→ **Exercise aim**:
Reproduce the section of the listing that begins at the line containing "Continue the three.js" and finishes at the line containing "return distance[rows, best], (best". Include both end lines and nothing beyond them.

-=-=-

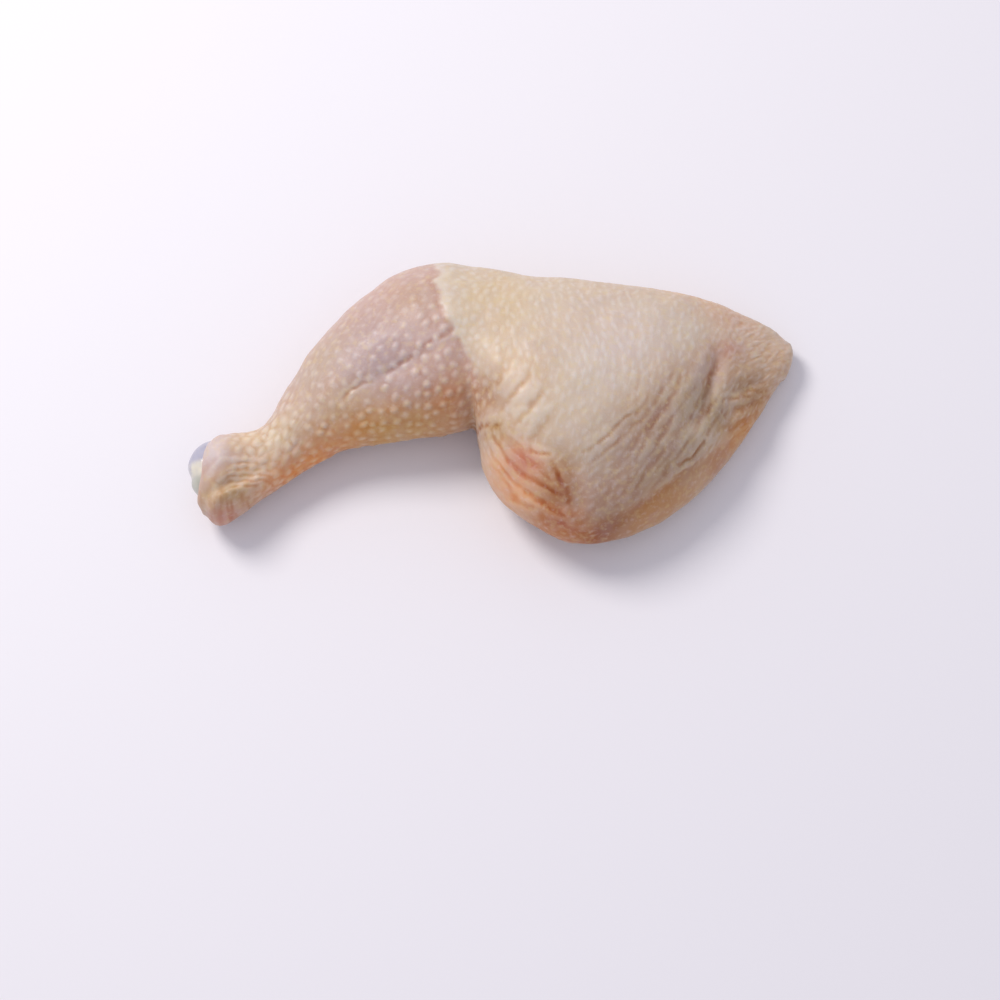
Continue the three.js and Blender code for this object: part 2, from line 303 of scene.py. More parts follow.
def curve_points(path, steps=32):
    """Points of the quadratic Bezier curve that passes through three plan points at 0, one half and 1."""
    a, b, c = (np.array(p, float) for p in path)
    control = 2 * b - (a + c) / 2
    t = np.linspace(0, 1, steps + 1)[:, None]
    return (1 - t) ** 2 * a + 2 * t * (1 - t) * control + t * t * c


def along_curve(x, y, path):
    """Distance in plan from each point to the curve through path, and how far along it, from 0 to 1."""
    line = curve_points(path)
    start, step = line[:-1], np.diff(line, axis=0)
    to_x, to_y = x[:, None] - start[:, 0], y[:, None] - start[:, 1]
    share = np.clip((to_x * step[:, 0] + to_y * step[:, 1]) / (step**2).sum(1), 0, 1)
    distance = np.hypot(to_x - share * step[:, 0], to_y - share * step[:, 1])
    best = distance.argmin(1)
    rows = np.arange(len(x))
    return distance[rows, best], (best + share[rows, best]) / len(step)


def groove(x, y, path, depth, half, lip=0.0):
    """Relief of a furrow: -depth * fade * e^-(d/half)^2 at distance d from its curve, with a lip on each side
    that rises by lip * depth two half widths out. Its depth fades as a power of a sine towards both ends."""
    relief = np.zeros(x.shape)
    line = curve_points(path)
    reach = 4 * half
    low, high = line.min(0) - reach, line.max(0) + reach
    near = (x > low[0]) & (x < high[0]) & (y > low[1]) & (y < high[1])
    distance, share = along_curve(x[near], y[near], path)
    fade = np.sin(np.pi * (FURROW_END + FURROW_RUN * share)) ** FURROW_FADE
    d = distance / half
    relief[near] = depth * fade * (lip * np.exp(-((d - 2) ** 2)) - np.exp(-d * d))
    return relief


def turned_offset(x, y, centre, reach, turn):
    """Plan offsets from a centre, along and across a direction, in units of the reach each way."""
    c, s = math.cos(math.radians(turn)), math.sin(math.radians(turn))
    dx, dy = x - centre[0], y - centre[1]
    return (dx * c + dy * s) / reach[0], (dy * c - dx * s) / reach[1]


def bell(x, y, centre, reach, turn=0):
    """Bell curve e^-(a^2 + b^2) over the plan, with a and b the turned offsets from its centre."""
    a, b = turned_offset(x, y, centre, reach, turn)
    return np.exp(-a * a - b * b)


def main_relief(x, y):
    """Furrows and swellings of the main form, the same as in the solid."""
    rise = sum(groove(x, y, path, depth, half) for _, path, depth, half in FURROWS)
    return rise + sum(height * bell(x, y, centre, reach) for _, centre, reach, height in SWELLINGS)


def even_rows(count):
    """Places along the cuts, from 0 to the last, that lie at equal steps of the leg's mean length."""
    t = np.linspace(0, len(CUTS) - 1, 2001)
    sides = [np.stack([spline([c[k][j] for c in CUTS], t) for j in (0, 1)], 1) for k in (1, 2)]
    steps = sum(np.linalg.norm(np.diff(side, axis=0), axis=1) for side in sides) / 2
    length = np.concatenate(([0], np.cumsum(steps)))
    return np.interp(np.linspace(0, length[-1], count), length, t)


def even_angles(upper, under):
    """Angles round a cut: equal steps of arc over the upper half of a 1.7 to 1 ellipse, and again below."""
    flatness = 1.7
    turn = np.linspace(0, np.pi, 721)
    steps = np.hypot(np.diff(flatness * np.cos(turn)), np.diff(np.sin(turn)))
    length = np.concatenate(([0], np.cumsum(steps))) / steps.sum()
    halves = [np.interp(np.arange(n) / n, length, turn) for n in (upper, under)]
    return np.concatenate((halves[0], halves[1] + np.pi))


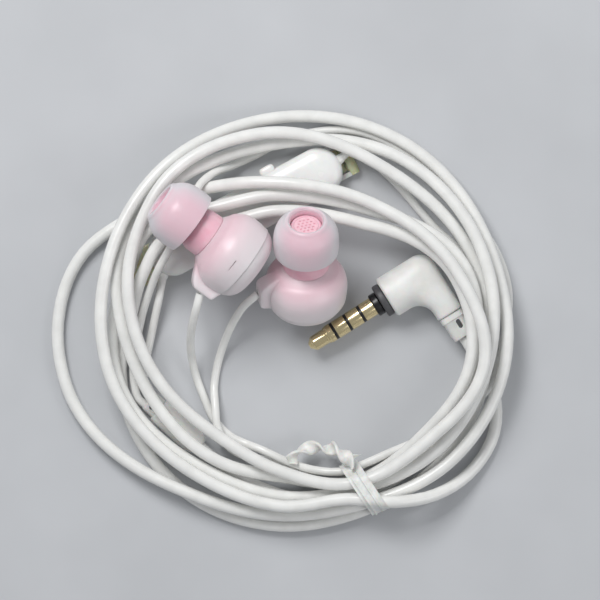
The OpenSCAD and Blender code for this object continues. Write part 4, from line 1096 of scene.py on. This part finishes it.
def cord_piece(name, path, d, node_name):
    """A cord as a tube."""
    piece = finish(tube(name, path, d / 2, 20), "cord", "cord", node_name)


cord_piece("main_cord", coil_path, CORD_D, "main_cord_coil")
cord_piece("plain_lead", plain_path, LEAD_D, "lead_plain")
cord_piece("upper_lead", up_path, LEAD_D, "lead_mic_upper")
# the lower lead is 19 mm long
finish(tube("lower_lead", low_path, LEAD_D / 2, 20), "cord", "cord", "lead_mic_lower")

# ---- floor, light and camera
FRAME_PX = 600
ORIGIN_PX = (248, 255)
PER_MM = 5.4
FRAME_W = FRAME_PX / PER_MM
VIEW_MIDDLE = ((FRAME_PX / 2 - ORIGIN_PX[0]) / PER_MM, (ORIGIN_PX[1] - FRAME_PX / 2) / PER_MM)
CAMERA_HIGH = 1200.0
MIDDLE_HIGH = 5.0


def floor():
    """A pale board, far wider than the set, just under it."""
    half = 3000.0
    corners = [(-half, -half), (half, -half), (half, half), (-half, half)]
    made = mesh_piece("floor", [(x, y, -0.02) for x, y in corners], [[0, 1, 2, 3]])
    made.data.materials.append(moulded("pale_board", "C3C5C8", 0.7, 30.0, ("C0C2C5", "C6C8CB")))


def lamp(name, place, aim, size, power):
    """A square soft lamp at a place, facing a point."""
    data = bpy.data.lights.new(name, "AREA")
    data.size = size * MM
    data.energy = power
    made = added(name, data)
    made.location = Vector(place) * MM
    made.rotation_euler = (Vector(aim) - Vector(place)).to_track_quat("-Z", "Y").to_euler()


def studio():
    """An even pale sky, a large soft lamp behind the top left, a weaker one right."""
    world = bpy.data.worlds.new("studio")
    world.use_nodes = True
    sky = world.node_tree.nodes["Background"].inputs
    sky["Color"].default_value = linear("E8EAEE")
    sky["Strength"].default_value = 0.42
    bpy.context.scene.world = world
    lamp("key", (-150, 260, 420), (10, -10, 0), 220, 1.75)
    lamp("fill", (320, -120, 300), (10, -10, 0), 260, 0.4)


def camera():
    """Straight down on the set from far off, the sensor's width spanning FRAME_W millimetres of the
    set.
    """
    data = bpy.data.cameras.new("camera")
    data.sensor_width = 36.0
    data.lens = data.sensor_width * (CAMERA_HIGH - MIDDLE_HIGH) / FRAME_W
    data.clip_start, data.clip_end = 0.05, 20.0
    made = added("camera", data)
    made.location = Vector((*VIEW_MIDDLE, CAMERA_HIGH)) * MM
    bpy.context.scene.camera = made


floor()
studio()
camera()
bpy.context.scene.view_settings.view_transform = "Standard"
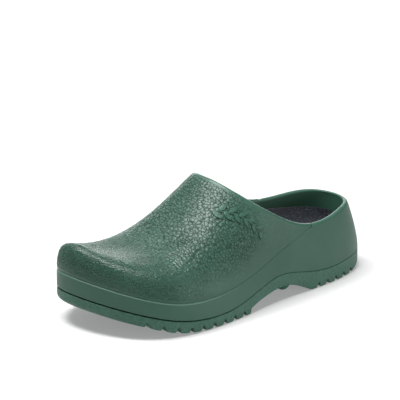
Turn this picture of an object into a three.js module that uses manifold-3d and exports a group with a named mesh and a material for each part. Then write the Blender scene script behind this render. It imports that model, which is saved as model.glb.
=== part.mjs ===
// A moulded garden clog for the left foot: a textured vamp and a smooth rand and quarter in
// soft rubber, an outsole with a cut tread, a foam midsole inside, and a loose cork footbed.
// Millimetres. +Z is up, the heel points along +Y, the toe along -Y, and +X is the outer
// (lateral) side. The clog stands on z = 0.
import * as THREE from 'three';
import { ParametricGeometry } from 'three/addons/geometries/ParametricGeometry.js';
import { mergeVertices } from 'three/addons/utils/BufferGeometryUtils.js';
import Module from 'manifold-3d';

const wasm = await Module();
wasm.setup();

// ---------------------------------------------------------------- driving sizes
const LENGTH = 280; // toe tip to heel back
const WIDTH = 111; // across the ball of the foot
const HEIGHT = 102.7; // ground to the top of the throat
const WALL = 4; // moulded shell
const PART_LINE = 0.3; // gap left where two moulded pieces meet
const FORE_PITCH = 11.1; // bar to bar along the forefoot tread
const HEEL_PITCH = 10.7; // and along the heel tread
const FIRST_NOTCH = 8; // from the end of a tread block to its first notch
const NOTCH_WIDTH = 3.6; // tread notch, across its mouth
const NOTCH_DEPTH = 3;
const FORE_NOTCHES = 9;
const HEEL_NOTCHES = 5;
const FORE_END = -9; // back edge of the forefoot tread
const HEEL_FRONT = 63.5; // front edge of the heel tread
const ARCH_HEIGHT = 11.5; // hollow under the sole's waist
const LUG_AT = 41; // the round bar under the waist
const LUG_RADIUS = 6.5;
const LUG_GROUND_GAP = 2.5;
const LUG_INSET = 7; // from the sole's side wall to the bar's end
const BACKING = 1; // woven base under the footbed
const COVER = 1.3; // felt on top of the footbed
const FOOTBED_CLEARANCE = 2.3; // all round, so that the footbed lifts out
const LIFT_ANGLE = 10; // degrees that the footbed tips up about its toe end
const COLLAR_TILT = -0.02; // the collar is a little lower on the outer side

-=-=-

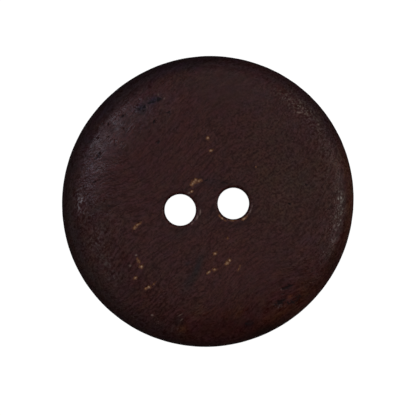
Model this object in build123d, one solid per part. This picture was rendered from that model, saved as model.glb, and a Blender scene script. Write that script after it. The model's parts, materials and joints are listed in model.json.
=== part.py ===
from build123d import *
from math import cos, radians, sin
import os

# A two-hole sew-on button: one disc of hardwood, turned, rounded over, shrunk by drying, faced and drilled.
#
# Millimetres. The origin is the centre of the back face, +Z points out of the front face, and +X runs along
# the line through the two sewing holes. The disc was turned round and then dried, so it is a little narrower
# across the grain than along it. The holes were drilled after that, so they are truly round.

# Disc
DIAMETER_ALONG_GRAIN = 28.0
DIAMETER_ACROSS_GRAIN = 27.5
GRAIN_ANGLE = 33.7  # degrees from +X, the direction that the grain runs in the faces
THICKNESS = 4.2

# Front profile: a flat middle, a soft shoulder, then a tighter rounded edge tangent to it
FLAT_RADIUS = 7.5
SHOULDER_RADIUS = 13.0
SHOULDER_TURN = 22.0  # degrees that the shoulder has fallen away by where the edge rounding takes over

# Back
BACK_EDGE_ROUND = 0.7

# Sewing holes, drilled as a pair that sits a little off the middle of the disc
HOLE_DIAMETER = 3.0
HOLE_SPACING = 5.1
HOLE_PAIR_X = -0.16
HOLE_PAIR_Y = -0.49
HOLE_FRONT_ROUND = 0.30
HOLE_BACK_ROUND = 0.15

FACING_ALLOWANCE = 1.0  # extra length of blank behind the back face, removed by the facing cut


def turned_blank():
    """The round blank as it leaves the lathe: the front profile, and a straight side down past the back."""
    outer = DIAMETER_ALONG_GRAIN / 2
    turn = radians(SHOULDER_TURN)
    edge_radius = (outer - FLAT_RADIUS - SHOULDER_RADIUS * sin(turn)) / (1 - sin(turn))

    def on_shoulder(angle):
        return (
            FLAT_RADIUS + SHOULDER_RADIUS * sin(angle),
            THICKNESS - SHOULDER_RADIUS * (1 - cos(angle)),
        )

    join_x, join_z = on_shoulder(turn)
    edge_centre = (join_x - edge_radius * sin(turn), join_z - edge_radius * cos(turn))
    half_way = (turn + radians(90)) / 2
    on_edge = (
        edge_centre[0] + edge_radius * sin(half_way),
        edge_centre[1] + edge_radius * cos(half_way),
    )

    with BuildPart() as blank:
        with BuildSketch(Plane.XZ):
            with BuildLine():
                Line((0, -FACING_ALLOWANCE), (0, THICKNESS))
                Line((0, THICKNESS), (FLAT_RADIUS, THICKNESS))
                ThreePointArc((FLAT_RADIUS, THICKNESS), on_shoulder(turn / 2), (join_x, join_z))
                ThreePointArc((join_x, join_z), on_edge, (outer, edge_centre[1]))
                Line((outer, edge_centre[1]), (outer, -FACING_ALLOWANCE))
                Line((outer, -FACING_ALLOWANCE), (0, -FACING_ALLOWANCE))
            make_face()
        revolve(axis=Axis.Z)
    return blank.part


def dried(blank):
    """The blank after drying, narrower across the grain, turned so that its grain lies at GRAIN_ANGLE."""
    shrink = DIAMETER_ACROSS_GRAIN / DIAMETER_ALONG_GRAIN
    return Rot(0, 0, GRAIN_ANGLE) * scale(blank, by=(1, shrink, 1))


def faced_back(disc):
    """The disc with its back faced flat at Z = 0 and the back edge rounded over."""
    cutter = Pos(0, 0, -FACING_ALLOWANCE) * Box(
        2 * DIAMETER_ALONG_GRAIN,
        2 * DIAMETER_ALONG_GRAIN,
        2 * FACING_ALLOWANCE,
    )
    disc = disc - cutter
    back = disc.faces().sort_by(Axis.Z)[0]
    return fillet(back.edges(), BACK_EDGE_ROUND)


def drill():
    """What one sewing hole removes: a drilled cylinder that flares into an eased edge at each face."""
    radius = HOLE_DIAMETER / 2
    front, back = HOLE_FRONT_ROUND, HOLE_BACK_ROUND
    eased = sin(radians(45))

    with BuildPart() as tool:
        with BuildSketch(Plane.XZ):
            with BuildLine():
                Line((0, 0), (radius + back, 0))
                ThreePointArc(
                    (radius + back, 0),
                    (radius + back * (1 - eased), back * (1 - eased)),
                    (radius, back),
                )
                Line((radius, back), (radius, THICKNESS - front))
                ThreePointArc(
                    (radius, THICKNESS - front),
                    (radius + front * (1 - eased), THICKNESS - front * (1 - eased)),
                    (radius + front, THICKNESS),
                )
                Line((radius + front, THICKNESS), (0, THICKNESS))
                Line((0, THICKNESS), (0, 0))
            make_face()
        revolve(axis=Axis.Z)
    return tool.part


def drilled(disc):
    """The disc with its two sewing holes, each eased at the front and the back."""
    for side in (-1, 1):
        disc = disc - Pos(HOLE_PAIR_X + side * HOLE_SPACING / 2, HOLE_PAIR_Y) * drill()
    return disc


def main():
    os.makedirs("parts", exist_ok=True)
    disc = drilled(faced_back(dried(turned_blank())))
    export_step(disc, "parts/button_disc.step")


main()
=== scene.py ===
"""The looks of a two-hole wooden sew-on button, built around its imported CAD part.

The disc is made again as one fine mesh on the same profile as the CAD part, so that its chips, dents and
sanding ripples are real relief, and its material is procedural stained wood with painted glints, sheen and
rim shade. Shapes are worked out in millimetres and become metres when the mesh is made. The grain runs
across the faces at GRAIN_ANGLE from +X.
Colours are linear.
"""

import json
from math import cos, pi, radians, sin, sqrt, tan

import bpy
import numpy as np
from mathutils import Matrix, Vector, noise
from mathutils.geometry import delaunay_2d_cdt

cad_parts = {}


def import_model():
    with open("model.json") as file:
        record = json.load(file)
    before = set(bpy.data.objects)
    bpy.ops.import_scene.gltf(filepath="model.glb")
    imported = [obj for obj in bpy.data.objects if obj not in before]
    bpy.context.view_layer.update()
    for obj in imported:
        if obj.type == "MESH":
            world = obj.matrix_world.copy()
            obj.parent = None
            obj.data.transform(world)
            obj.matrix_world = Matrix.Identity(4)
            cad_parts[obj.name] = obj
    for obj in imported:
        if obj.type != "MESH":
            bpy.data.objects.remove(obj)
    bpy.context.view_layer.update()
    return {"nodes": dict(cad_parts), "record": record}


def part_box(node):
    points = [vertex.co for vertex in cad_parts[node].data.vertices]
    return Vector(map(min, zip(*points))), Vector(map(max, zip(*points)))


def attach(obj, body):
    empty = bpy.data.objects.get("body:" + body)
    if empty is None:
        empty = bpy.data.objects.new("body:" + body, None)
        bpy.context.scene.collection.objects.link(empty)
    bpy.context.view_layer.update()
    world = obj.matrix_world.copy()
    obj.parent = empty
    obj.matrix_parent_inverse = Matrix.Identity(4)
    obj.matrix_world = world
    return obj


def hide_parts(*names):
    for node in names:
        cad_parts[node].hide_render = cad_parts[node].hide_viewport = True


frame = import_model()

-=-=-

→ **Task result**:
Continue the three.js and Blender code for this object: part 2, from line 303 of scene.py. More parts follow.
def curve_points(path, steps=32):
    """Points of the quadratic Bezier curve that passes through three plan points at 0, one half and 1."""
    a, b, c = (np.array(p, float) for p in path)
    control = 2 * b - (a + c) / 2
    t = np.linspace(0, 1, steps + 1)[:, None]
    return (1 - t) ** 2 * a + 2 * t * (1 - t) * control + t * t * c


def along_curve(x, y, path):
    """Distance in plan from each point to the curve through path, and how far along it, from 0 to 1."""
    line = curve_points(path)
    start, step = line[:-1], np.diff(line, axis=0)
    to_x, to_y = x[:, None] - start[:, 0], y[:, None] - start[:, 1]
    share = np.clip((to_x * step[:, 0] + to_y * step[:, 1]) / (step**2).sum(1), 0, 1)
    distance = np.hypot(to_x - share * step[:, 0], to_y - share * step[:, 1])
    best = distance.argmin(1)
    rows = np.arange(len(x))
    return distance[rows, best], (best + share[rows, best]) / len(step)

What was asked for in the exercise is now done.